**** Source excerpt ****
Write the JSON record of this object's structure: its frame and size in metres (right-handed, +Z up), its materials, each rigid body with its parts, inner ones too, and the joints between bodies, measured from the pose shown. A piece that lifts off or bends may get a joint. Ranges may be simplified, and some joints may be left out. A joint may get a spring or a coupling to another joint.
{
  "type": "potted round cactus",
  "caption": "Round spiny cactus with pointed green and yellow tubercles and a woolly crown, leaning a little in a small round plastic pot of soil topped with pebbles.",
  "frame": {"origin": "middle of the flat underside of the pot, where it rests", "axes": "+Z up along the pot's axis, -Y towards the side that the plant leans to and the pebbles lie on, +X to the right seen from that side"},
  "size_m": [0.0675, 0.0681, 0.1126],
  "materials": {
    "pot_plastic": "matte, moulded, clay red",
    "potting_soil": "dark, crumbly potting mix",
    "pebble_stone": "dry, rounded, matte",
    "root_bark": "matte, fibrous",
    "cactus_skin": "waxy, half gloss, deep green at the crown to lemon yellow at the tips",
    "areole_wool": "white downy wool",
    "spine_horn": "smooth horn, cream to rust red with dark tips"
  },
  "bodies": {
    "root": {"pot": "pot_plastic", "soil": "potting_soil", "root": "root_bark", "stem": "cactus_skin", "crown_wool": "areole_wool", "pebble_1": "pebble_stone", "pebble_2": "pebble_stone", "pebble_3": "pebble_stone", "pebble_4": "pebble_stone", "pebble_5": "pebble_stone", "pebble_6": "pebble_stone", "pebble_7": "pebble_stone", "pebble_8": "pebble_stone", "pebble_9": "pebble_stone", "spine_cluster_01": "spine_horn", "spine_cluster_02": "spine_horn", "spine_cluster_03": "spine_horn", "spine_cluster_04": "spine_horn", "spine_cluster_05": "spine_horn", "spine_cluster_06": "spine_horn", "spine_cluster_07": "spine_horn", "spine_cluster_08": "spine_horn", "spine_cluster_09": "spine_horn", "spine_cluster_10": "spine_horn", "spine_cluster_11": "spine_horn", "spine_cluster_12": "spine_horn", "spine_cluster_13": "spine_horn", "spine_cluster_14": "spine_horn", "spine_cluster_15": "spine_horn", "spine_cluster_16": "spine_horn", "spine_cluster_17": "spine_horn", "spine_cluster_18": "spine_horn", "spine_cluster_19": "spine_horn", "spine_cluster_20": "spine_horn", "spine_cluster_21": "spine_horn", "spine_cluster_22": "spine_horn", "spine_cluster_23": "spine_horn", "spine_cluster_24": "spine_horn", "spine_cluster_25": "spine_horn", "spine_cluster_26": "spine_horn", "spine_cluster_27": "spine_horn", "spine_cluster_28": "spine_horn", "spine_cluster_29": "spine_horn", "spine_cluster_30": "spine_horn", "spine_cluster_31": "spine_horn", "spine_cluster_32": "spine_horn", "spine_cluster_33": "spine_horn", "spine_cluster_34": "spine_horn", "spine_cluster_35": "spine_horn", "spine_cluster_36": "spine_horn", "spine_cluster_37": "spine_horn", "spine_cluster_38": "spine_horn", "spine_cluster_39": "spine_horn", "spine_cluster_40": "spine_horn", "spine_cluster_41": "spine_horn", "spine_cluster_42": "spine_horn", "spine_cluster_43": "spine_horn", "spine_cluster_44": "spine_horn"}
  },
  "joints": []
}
****
**Request**
Your task is to transcribe the listing above in full, exactly as given.

**Response below**
Write the JSON record of this object's structure: its frame and size in metres (right-handed, +Z up), its materials, each rigid body with its parts, inner ones too, and the joints between bodies, measured from the pose shown. A piece that lifts off or bends may get a joint. Ranges may be simplified, and some joints may be left out. A joint may get a spring or a coupling to another joint.
{
  "type": "potted round cactus",
  "caption": "Round spiny cactus with pointed green and yellow tubercles and a woolly crown, leaning a little in a small round plastic pot of soil topped with pebbles.",
  "frame": {"origin": "middle of the flat underside of the pot, where it rests", "axes": "+Z up along the pot's axis, -Y towards the side that the plant leans to and the pebbles lie on, +X to the right seen from that side"},
  "size_m": [0.0675, 0.0681, 0.1126],
  "materials": {
    "pot_plastic": "matte, moulded, clay red",
    "potting_soil": "dark, crumbly potting mix",
    "pebble_stone": "dry, rounded, matte",
    "root_bark": "matte, fibrous",
    "cactus_skin": "waxy, half gloss, deep green at the crown to lemon yellow at the tips",
    "areole_wool": "white downy wool",
    "spine_horn": "smooth horn, cream to rust red with dark tips"
  },
  "bodies": {
    "root": {"pot": "pot_plastic", "soil": "potting_soil", "root": "root_bark", "stem": "cactus_skin", "crown_wool": "areole_wool", "pebble_1": "pebble_stone", "pebble_2": "pebble_stone", "pebble_3": "pebble_stone", "pebble_4": "pebble_stone", "pebble_5": "pebble_stone", "pebble_6": "pebble_stone", "pebble_7": "pebble_stone", "pebble_8": "pebble_stone", "pebble_9": "pebble_stone", "spine_cluster_01": "spine_horn", "spine_cluster_02": "spine_horn", "spine_cluster_03": "spine_horn", "spine_cluster_04": "spine_horn", "spine_cluster_05": "spine_horn", "spine_cluster_06": "spine_horn", "spine_cluster_07": "spine_horn", "spine_cluster_08": "spine_horn", "spine_cluster_09": "spine_horn", "spine_cluster_10": "spine_horn", "spine_cluster_11": "spine_horn", "spine_cluster_12": "spine_horn", "spine_cluster_13": "spine_horn", "spine_cluster_14": "spine_horn", "spine_cluster_15": "spine_horn", "spine_cluster_16": "spine_horn", "spine_cluster_17": "spine_horn", "spine_cluster_18": "spine_horn", "spine_cluster_19": "spine_horn", "spine_cluster_20": "spine_horn", "spine_cluster_21": "spine_horn", "spine_cluster_22": "spine_horn", "spine_cluster_23": "spine_horn", "spine_cluster_24": "spine_horn", "spine_cluster_25": "spine_horn", "spine_cluster_26": "spine_horn", "spine_cluster_27": "spine_horn", "spine_cluster_28": "spine_horn", "spine_cluster_29": "spine_horn", "spine_cluster_30": "spine_horn", "spine_cluster_31": "spine_horn", "spine_cluster_32": "spine_horn", "spine_cluster_33": "spine_horn", "spine_cluster_34": "spine_horn", "spine_cluster_35": "spine_horn", "spine_cluster_36": "spine_horn", "spine_cluster_37": "spine_horn", "spine_cluster_38": "spine_horn", "spine_cluster_39": "spine_horn", "spine_cluster_40": "spine_horn", "spine_cluster_41": "spine_horn", "spine_cluster_42": "spine_horn", "spine_cluster_43": "spine_horn", "spine_cluster_44": "spine_horn"}
  },
  "joints": []
}